The young lady kept repeating over and over as they walked that she needed a minister to, "get her mother in." Not sure exactly what she meant, Dr. Berry followed. He wondered if she was sick or fallen or even worse in some state of intoxication that she had to be carried. When suggesting that maybe a policeman would be better to help the young lady again repeated, "No, I need a minister to get my mother in!"

At last Dr. Berry began to understand as the young lady continued by explaining that her mother was not drunk but afraid to die. She then explained that she had assured her mother that she would find a minister, and the minister would explain to her how to get in-to Heaven! At that point Dr. Berry slowed down. He asked if he could send a local inner city missionary or someone from the rescue mission. The trembling daughter looked at him so intently and begged him to wait no longer. She said again:

 "Do come, sir. I want you to get my mother in before it's too late. Please, sir, do come with me."

At last he consented to go, and the girl led the way to one of the worst sections of the city. In this miserable neighborhood she took him into a tenement house and up a rickety flight of stairs to a poverty-stricken room. Downstairs many men and women were drinking and carousing, and the air resounded with horrid oaths and vile language.

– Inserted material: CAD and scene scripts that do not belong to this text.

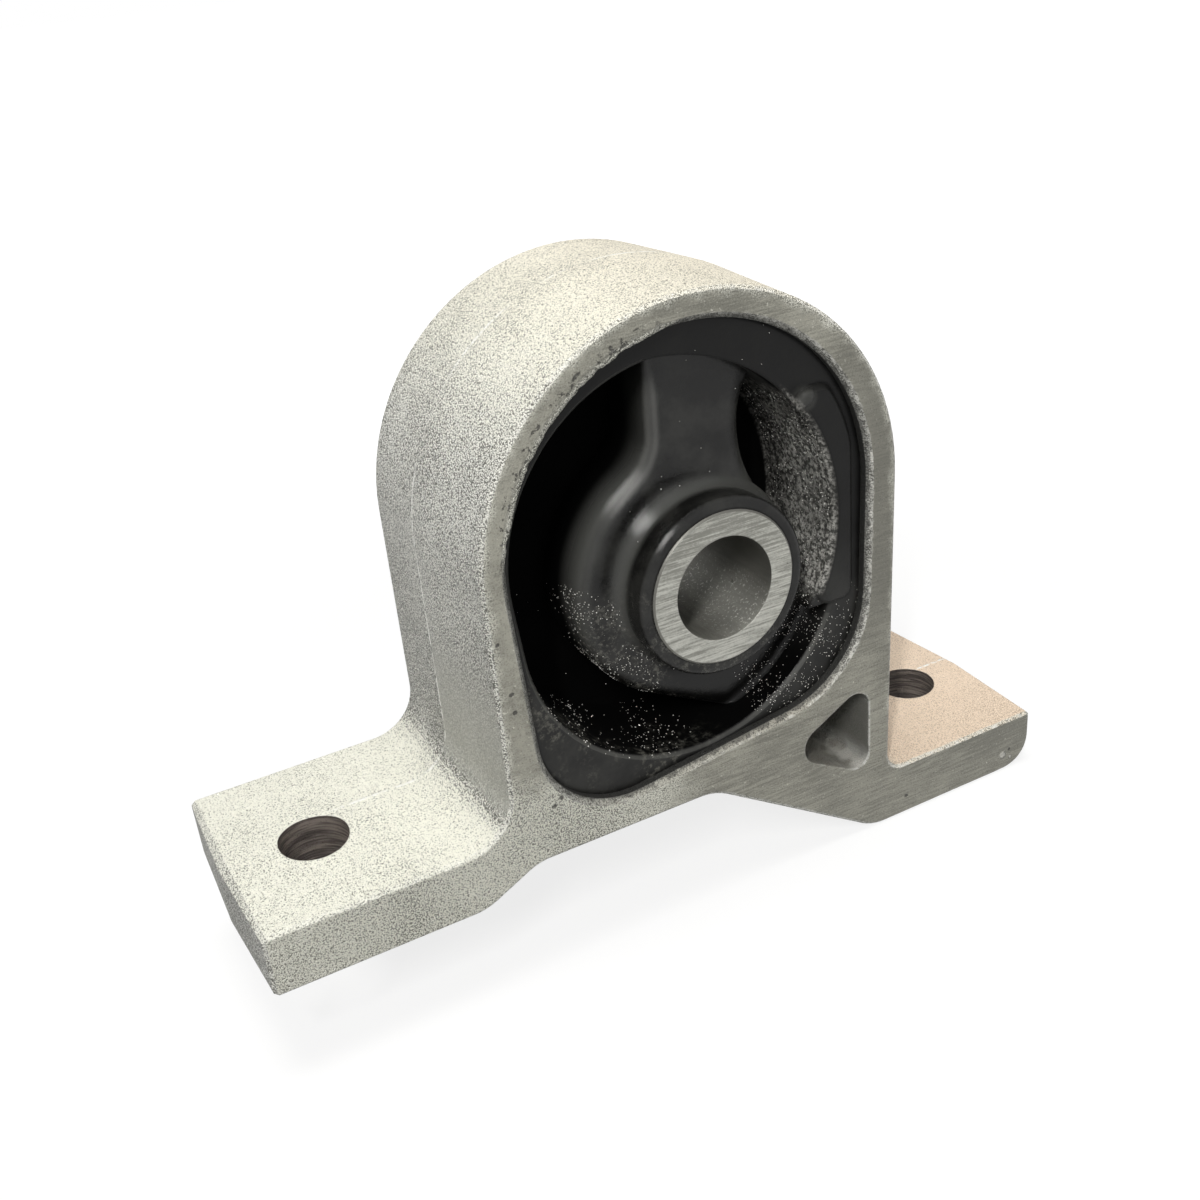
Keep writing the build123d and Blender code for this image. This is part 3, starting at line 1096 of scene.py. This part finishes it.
@dataclass
class GrainScatter:
    """Geometry Nodes tree that scatters small faceted grains over a surface in loose clumps."""

    material: bpy.types.Material
    tree: bpy.types.NodeTree = field(init=False)
    sockets: dict[str, str] = field(init=False)
    clump_range: Pair = (0.42, 0.64)
    clump_detail: float = 3.0

    def __post_init__(self) -> None:
        """Build the tree with its named inputs."""
        self.tree = bpy.data.node_groups.new("grain_scatter", "GeometryNodeTree")
        face = self.tree.interface
        face.new_socket("Geometry", in_out="INPUT", socket_type="NodeSocketGeometry")
        self.sockets = {}
        for name in ("Density", "Smallest Grain", "Largest Grain", "Clump Size"):
            socket = face.new_socket(name, in_out="INPUT", socket_type="NodeSocketFloat")
            self.sockets[name] = socket.identifier
        self.sockets["Seed"] = face.new_socket("Seed", in_out="INPUT", socket_type="NodeSocketInt").identifier
        face.new_socket("Geometry", in_out="OUTPUT", socket_type="NodeSocketGeometry")
        self._wire()

    def _node(self, kind: str, contents: dict[str, object], **settings: str) -> bpy.types.Node:
        """Add a node.

        Args:
            kind: Its type.
            contents: Links and constants for its inputs, by their names.
            settings: Its own settings, made before the inputs are filled.

        Returns:
            The node.
        """
        node = self.tree.nodes.new(kind)
        for name, setting in settings.items():
            setattr(node, name, setting)
        for name, content in contents.items():
            fill(self.tree, node.inputs[name], content)
        return node

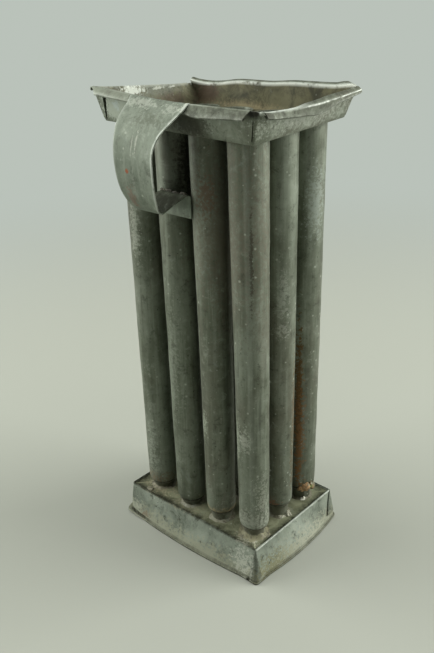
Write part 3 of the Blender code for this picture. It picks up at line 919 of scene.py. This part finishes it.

The minister found the poor woman lying on a miserable makeshift of a bed, evidently near to death.

"I've brought him!" exclaimed the daughter. "I've got the minister from the big church where the swells go. He'll get you in, Mother. Just do what he says."

"What can I do for you, my poor woman?" he inquired as kindly as he could.

"Why, sir, I'm dying, and I want you to get me into heaven. I've been a great sinner, and I don't know how to get in."

The minister began to speak of the necessity of a good life, of building a noble character, and how goodness always paid in the end.

"You don't understand, sir!" she cried. "That won't do! I'm dying and I've lived a bad life. It's too late for me. Oh, can't you get me in?"

He tried again and gave some good advice and endeavored to comfort her by expressing the hope that all would be well if she would only seek to lead a Christian life.

"That won't do!" she exclaimed. "I'm a poor sinner! I've no time to lead a Christian life. I'm dying and I want to go in. Oh, can't you tell me how I may get into heaven?"

Dr. Berry did not know what to say or how to comfort her. At last he thought, "Why not tell her what my mother used to tell me? Why not give her some of the simple texts and Gospel stories I learned as a child?"

With this in mind he began to repeat some of the precious Gospel verses telling of God's love for sinners and of the Savior who had died to redeem. The woman listened eagerly. "That's it! That ought to get me in, shouldn't it! Did he die for sinners? Then that should get me in."

Stirred to the depths of his own being he told the story of the cross as he had not preached it for years. Like a thirsty soul, she drank in the living water. Finally, he knelt and prayed with her.

She trusted Christ for herself. Her fears were allayed and she entered into peace.

"Jowett," said Dr. Berry years afterward, "I helped get her in that night, and while I was helping to get her in, I got myself in also!"

Are you in? If not, I exhort you to bow before Him this moment; believe on Jesus and freely receive His salvation!